A misura che questi traffici nell'Oriente, condotti con tanta e cosí tenace perseveranza, crescevano fra mille difficoltà, i Fiorentini miravano sempre al mare, senza mai perder di vista l'assoluta necessità di avere un porto. E quando finalmente, colla presa di Pisa nel 1406, lo scopo dei lunghi desideri fu raggiunto, incominciò un'era novella pel loro commercio. Tutti gli affari aumentarono rapidissimamente, e la prima metà del secolo xv fu quella appunto, in cui essi accumularono le maggiori ricchezze. Nel 1421 crearono i Consoli di mare, dando loro ordine di costruire subito due grosse galee di mercato e sei sottili, continuando a costruirne un'altra grossa ed una sottile ogni sei mesi, per il che assegnarono la somma di 100 fiorini al mese, da prelevarsi sulle rendite dello Studio pisano. Cosí in poco tempo ebbero una marineria mercantile di 11 galee grosse e 15 sottili, che facevano continuamente, per ordine della Repubblica, il viaggio d'Oriente. Ad ognuna di esse era determinata la via che doveva tenere, i porti che doveva toccare, le mercanzie che poteva caricare. L'annunzio della partenza e del ritorno veniva affisso sotto le logge di Mercato Nuovo; i privati noleggiavano le navi, ed il governo teneva cosí aperte a tutti le vie dell'Oriente senza sua spesa. Nel 1422, quando, come abbiamo già notato, fu battuto il fiorino di galea, i Fiorentini accettando il consiglio di Taddeo Cenni, che aveva lungamente esercitato la mercatura a Venezia, mandarono in Egitto due oratori, per poter aver chiesa, fondachi, propri facchini o portatori in Alessandria. Ottenuto il loro intento, dettero nel 1423 ordine ai Consoli di mare, di creare altri consoli ovunque potevano essere utili al commercio fiorentino. Già ve n'erano, da piú o meno tempo, a Costantinopoli, a Pera (1339), a Londra (1402); ma da questo momento li troviamo in Alessandria, Maiorca, Napoli, per ogni dove. Avevano cancelleria, ufficiali propri, interpreti, uomini d'arme, chiesa, e pagavano tutto ciò colla tassa che riscuotevano sulle mercanzie, dalla quale dovevano trarre anche il proprio stipendio.

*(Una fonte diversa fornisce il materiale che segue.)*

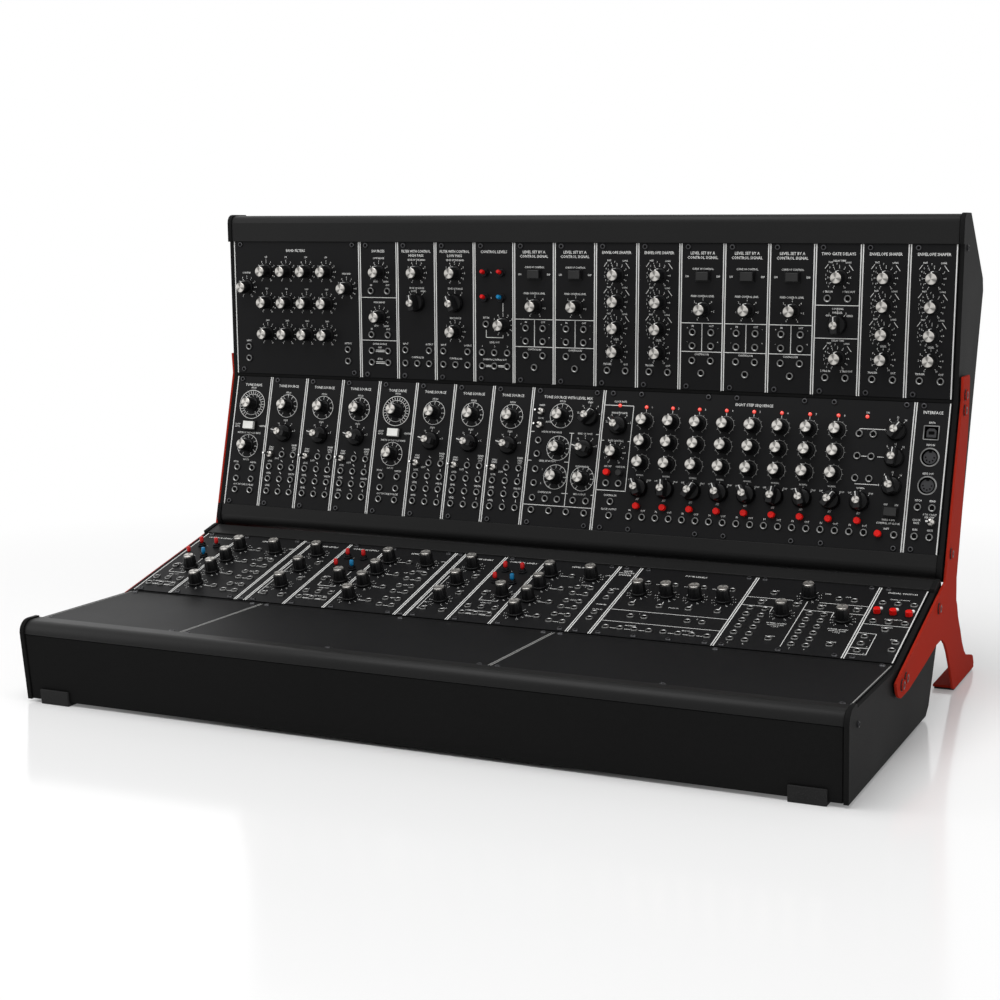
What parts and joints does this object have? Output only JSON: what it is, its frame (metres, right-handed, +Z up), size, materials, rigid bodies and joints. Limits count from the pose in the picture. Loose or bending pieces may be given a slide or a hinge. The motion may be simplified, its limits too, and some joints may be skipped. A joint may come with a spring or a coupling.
{
  "type": "modular synthesizer",
  "caption": "Large desktop modular synthesizer: a flat lower case and a steep upper case joined by red side brackets, with panels of knobs, switches, buttons and sockets.",
  "frame": {"origin": "centre of the footprint, on the table top", "axes": "+X along the rows to the player's right, +Y to the back, +Z up"},
  "size_m": [0.7312, 0.4542, 0.4133],
  "materials": {
    "black_case": "fine textured black powder coat",
    "black_panel": "matte black with white print",
    "red_steel": "satin red powder coat",
    "black_rubber": "matte",
    "black_housing": "matte black",
    "black_knob": "fluted black with a spun silver cap",
    "red_plastic": "glossy red",
    "blue_plastic": "glossy blue",
    "white_plastic": "glossy white",
    "silver_metal": "polished"
  },
  "bodies": {
    "synthesizer": {"lower_case_tray": "black_case", "lower_front_bar": "black_case", "lower_middle_rail": "black_case", "lower_rear_bar": "black_case", "lower_left_cheek": "black_case", "lower_right_cheek": "black_case", "lower_power_supply": "black_housing", "upper_case_tray": "black_case", "upper_front_bar": "black_case", "upper_middle_rail": "black_case", "upper_rear_bar": "black_case", "upper_left_cheek": "black_case", "upper_right_cheek": "black_case", "upper_power_supply": "black_housing", "left_bracket": "red_steel", "right_bracket": "red_steel", "left_bracket_pad": "black_rubber", "right_bracket_pad": "black_rubber", "front_left_foot": "black_rubber", "front_right_foot": "black_rubber", "rear_left_foot": "black_rubber", "rear_right_foot": "black_rubber", "blank_panel_left": "black_panel", "blank_panel_middle": "black_panel", "blank_panel_right": "black_panel", "filter_bank_module": "black_panel", "top_row_modules": "black_panel", "oscillator_modules": "black_panel", "sequencer_module": "black_panel", "midi_module": "black_panel", "lower_row_modules": "black_panel"},
    "low_pass_cutoff_knob": {"low_pass_cutoff_knob": "black_knob"},
    "low_pass_range_switch": {"low_pass_range_switch": "black_knob"},
    "low_pass_resonance_knob": {"low_pass_resonance_knob": "black_knob"},
    "amplifier_response_rocker": {"amplifier_response_rocker": "black_knob"},
    "amplifier_gain_knob": {"amplifier_gain_knob": "black_knob"},
    "envelope_attack_knob": {"envelope_attack_knob": "black_knob"},
    "envelope_decay_knob": {"envelope_decay_knob": "black_knob"},
    "envelope_sustain_knob": {"envelope_sustain_knob": "black_knob"},
    "envelope_release_knob": {"envelope_release_knob": "black_knob"},
    "driver_tuning_knob": {"driver_tuning_knob": "black_knob"},
    "driver_mode_rocker": {"driver_mode_rocker": "white_plastic"},
    "driver_width_knob": {"driver_width_knob": "black_knob"},
    "oscillator_tuning_knob": {"oscillator_tuning_knob": "black_knob"},
    "oscillator_range_switch": {"oscillator_range_switch": "black_knob"},
    "oscillator_sync_toggle": {"oscillator_sync_toggle": "silver_metal"},
    "step_1_upper_knob": {"step_1_upper_knob": "black_knob"},
    "step_1_middle_knob": {"step_1_middle_knob": "black_knob"},
    "step_1_lower_knob": {"step_1_lower_knob": "black_knob"},
    "step_1_mode_switch": {"step_1_mode_switch": "black_knob"},
    "step_1_button": {"step_1_button": "red_plastic"},
    "control_level_knob": {"control_level_knob": "black_knob"},
    "control_red_toggle": {"control_red_toggle": "red_plastic"},
    "control_blue_toggle": {"control_blue_toggle": "blue_plastic"},
    "mixer_channel_1_knob": {"mixer_channel_1_knob": "black_knob"},
    "mixer_channel_2_knob": {"mixer_channel_2_knob": "black_knob"},
    "mixer_channel_3_knob": {"mixer_channel_3_knob": "black_knob"},
    "mixer_channel_4_knob": {"mixer_channel_4_knob": "black_knob"},
    "switch_button_1": {"switch_button_1": "red_plastic"},
    "switch_button_2": {"switch_button_2": "red_plastic"}
  },
  "joints": [
    {"name": "low_pass_cutoff_knob_turn", "type": "hinge", "parent": "synthesizer", "child": "low_pass_cutoff_knob", "pos_m": [-0.11176, 0.11195, 0.35906], "axis": [0, -1, 0], "range_deg": [-150, 150]},
    {"name": "low_pass_range_switch_turn", "type": "hinge", "parent": "synthesizer", "child": "low_pass_range_switch", "pos_m": [-0.11176, 0.11195, 0.3313], "axis": [0, -1, 0], "range_deg": [-150, 0]},
    {"name": "low_pass_resonance_knob_turn", "type": "hinge", "parent": "synthesizer", "child": "low_pass_resonance_knob", "pos_m": [-0.11176, 0.11195, 0.30483], "axis": [0, -1, 0], "range_deg": [-150, 150]},
    {"name": "amplifier_response_rocker_rock", "type": "hinge", "parent": "synthesizer", "child": "amplifier_response_rocker", "pos_m": [-0.02997, 0.11195, 0.35906], "axis": [0, 0, -1], "range_deg": [0, 16]},
    {"name": "amplifier_gain_knob_turn", "type": "hinge", "parent": "synthesizer", "child": "amplifier_gain_knob", "pos_m": [-0.02946, 0.11195, 0.32988], "axis": [0, -1, 0], "range_deg": [-150, 150]},
    {"name": "envelope_attack_knob_turn", "type": "hinge", "parent": "synthesizer", "child": "envelope_attack_knob", "pos_m": [0.05131, 0.11195, 0.35906], "axis": [0, -1, 0], "range_deg": [-150, 150]},
    {"name": "envelope_decay_knob_turn", "type": "hinge", "parent": "synthesizer", "child": "envelope_decay_knob", "pos_m": [0.05131, 0.11195, 0.33528], "axis": [0, -1, 0], "range_deg": [-150, 150]},
    {"name": "envelope_sustain_knob_turn", "type": "hinge", "parent": "synthesizer", "child": "envelope_sustain_knob", "pos_m": [0.05131, 0.11195, 0.31164], "axis": [0, -1, 0], "range_deg": [-150, 150]},
    {"name": "envelope_release_knob_turn", "type": "hinge", "parent": "synthesizer", "child": "envelope_release_knob", "pos_m": [0.05131, 0.11195, 0.29056], "axis": [0, -1, 0], "range_deg": [-150, 150]},
    {"name": "driver_tuning_knob_turn", "type": "hinge", "parent": "synthesizer", "child": "driver_tuning_knob", "pos_m": [-0.33477, 0.10515, 0.22823], "axis": [0, -0.9659, 0.2588], "range_deg": [-150, 150]},
    {"name": "driver_mode_rocker_rock", "type": "hinge", "parent": "synthesizer", "child": "driver_mode_rocker", "pos_m": [-0.33426, 0.09962, 0.20763], "axis": [0, -0.2588, -0.9659], "range_deg": [0, 16]},
    {"name": "driver_width_knob_turn", "type": "hinge", "parent": "synthesizer", "child": "driver_width_knob", "pos_m": [-0.33477, 0.09437, 0.18801], "axis": [0, -0.9659, 0.2588], "range_deg": [-150, 150]},
    {"name": "oscillator_tuning_knob_turn", "type": "hinge", "parent": "synthesizer", "child": "oscillator_tuning_knob", "pos_m": [-0.29413, 0.10515, 0.22823], "axis": [0, -0.9659, 0.2588], "range_deg": [-150, 150]},
    {"name": "oscillator_range_switch_turn", "type": "hinge", "parent": "synthesizer", "child": "oscillator_range_switch", "pos_m": [-0.29413, 0.09809, 0.20192], "axis": [0, -0.9659, 0.2588], "range_deg": [-150, 0]},
    {"name": "oscillator_sync_toggle_flip", "type": "hinge", "parent": "synthesizer", "child": "oscillator_sync_toggle", "pos_m": [-0.30683, 0.09173, 0.18127], "axis": [0, 0.2588, 0.9659], "range_deg": [0, 24]},
    {"name": "step_1_upper_knob_turn", "type": "hinge", "parent": "synthesizer", "child": "step_1_upper_knob", "pos_m": [0.08255, 0.10544, 0.22935], "axis": [0, -0.9659, 0.2588], "range_deg": [-150, 150]},
    {"name": "step_1_middle_knob_turn", "type": "hinge", "parent": "synthesizer", "child": "step_1_middle_knob", "pos_m": [0.08255, 0.10052, 0.21098], "axis": [0, -0.9659, 0.2588], "range_deg": [-150, 150]},
    {"name": "step_1_lower_knob_turn", "type": "hinge", "parent": "synthesizer", "child": "step_1_lower_knob", "pos_m": [0.08255, 0.09557, 0.19248], "axis": [0, -0.9659, 0.2588], "range_deg": [-150, 150]},
    {"name": "step_1_mode_switch_turn", "type": "hinge", "parent": "synthesizer", "child": "step_1_mode_switch", "pos_m": [0.08255, 0.08971, 0.17064], "axis": [0, -0.9659, 0.2588], "range_deg": [-150, 0]},
    {"name": "step_1_button_press", "type": "slide", "parent": "synthesizer", "child": "step_1_button", "axis": [0, 0.9659, -0.2588], "range_m": [0, 0.0015], "stiffness_N_per_m": 200},
    {"name": "control_level_knob_turn", "type": "hinge", "parent": "synthesizer", "child": "control_level_knob", "pos_m": [-0.32614, -0.02192, 0.08562], "axis": [0, -0.2588, 0.9659], "range_deg": [-150, 150]},
    {"name": "control_red_toggle_flip", "type": "hinge", "parent": "synthesizer", "child": "control_red_toggle", "pos_m": [-0.34442, 0.02392, 0.09873], "axis": [1, 0, 0], "range_deg": [0, 24]},
    {"name": "control_blue_toggle_flip", "type": "hinge", "parent": "synthesizer", "child": "control_blue_toggle", "pos_m": [-0.32766, 0.00183, 0.09281], "axis": [1, 0, 0], "range_deg": [0, 24]},
    {"name": "mixer_channel_1_knob_turn", "type": "hinge", "parent": "synthesizer", "child": "mixer_channel_1_knob", "pos_m": [-0.29972, 0.02338, 0.09776], "axis": [0, -0.2588, 0.9659], "range_deg": [-150, 150]},
    {"name": "mixer_channel_2_knob_turn", "type": "hinge", "parent": "synthesizer", "child": "mixer_channel_2_knob", "pos_m": [-0.29972, -0.00057, 0.09134], "axis": [0, -0.2588, 0.9659], "range_deg": [-150, 150]},
    {"name": "mixer_channel_3_knob_turn", "type": "hinge", "parent": "synthesizer", "child": "mixer_channel_3_knob", "pos_m": [-0.29972, -0.02564, 0.08462], "axis": [0, -0.2588, 0.9659], "range_deg": [-150, 150]},
    {"name": "mixer_channel_4_knob_turn", "type": "hinge", "parent": "synthesizer", "child": "mixer_channel_4_knob", "pos_m": [-0.29972, -0.05221, 0.0775], "axis": [0, -0.2588, 0.9659], "range_deg": [-150, 150]},
    {"name": "switch_button_1_press", "type": "slide", "parent": "synthesizer", "child": "switch_button_1", "axis": [0, 0.2588, -0.9659], "range_m": [0, 0.0015], "stiffness_N_per_m": 200},
    {"name": "switch_button_2_press", "type": "slide", "parent": "synthesizer", "child": "switch_button_2", "axis": [0, 0.2588, -0.9659], "range_m": [0, 0.0015], "stiffness_N_per_m": 200}
  ]
}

Ma se vogliamo comprendere davvero, come e quanto i Fiorentini sapessero profittare delle nuove condizioni in cui li poneva la conquista di Pisa, ci è forza osservare che questo fatto segna non solo il tempo d'una maggiore prosperità nel loro commercio, ed il principio della loro marineria militare e mercantile; ma anche il tempo in cui essi cominciarono a darsi agli studî nautici ed astronomici. Ed è un'altra prova della grande intelligenza e della instancabile loro attività, il vedere come, datisi una volta a tali studî, affatto nuovi per essi, riuscissero ad iniziar quella splendida êra della scienza, che s'apri con Paolo Toscanelli, il primo ispiratore di Colombo, continuò con Amerigo Vespucci, si chiuse con Galileo Galilei e la sua scuola immortale.